Still, the fact that so much of the nation runs on electricity that’s cooperatively managed represents a significant opportunity—particularly since many rural areas have lagged behind in efficiency and renewable power. Cooperatives have “a diverse infrastructure that’s hard to paint with one brush,” says Maxson. “But [they have] the potential to be a powerful point of leverage in supporting energy efficiency and economic opportunity in rural communities.”
Lowery also believes cooperatives can spur deeper conversations among members about their values and their communities. That, after all, is the real difference between cooperative utilities and those owned by stockholders. Value to stockholders is narrowly defined: It means “profit.” But the members of electric cooperatives have the possibility of defining value in their own terms.
As members learn to recognize and utilize that power, Lowery envisions a much stronger push toward more sustainable energy. But he doesn’t stop there.
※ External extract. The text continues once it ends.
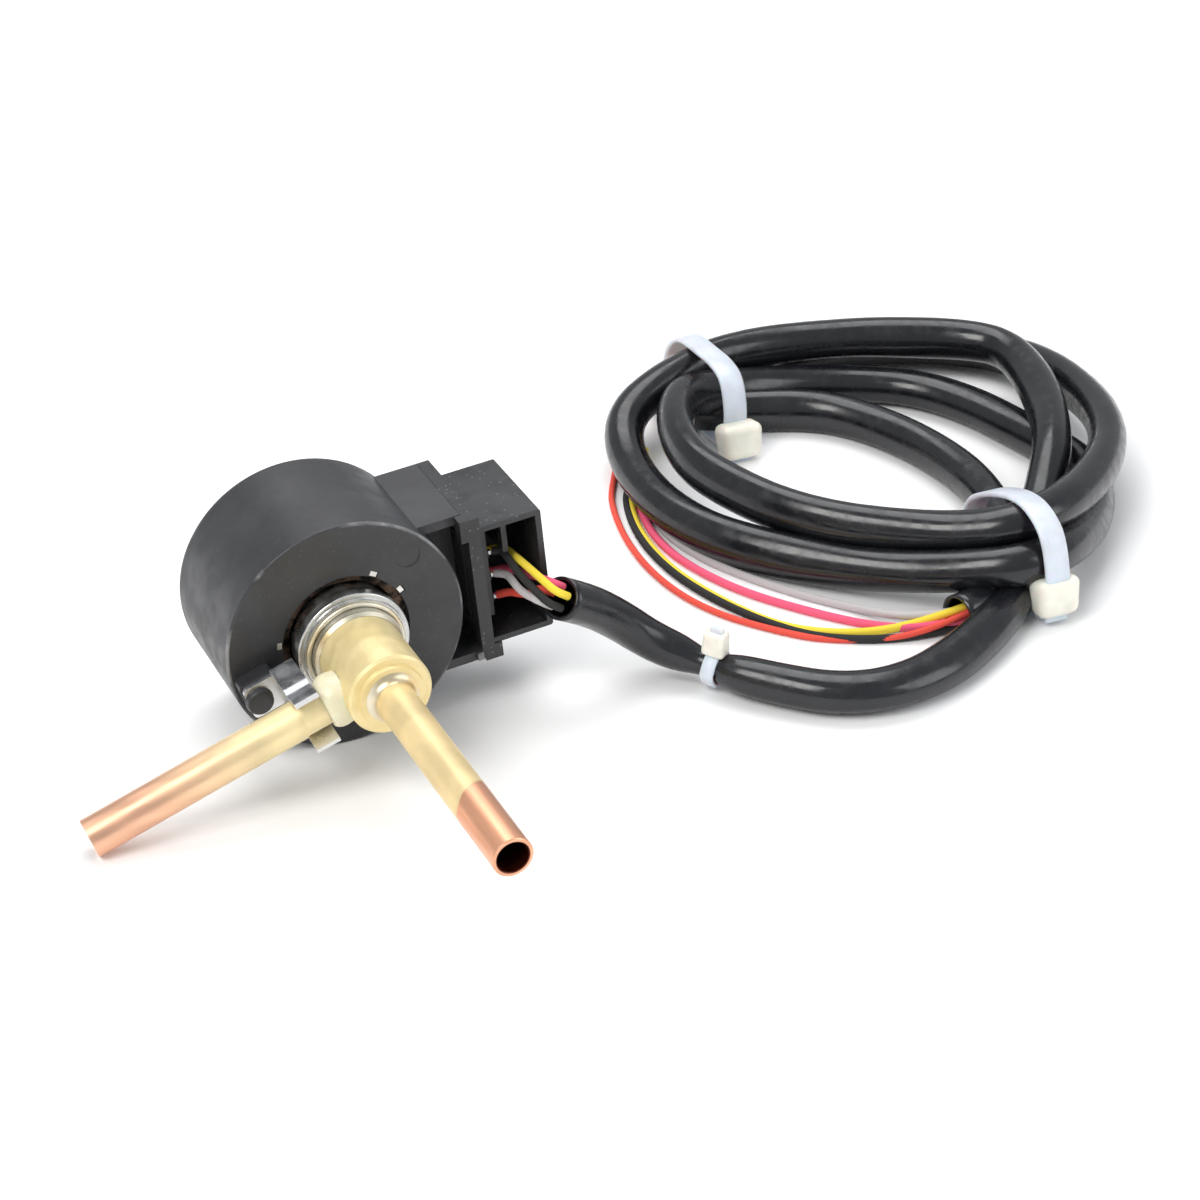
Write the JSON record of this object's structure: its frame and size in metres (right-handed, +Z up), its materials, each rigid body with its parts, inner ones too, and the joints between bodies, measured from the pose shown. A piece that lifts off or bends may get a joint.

His long-term goal is for members to use their cooperatives to solve problems that go beyond energy.
“It’s about being a facilitator, a catalyst for a dialogue about what’s going to be needed for a healthy and sustainable community in the future. That could mean responding to the needs of aging populations in rural America, the need for healthcare and broadband services, water quality and availability, educational opportunities for kids,” said Lowery.
“Electricity is a means to an end. We’re not utilities. We never were utilities. We’re there to meet the needs of communities and thereby improve their quality of life.”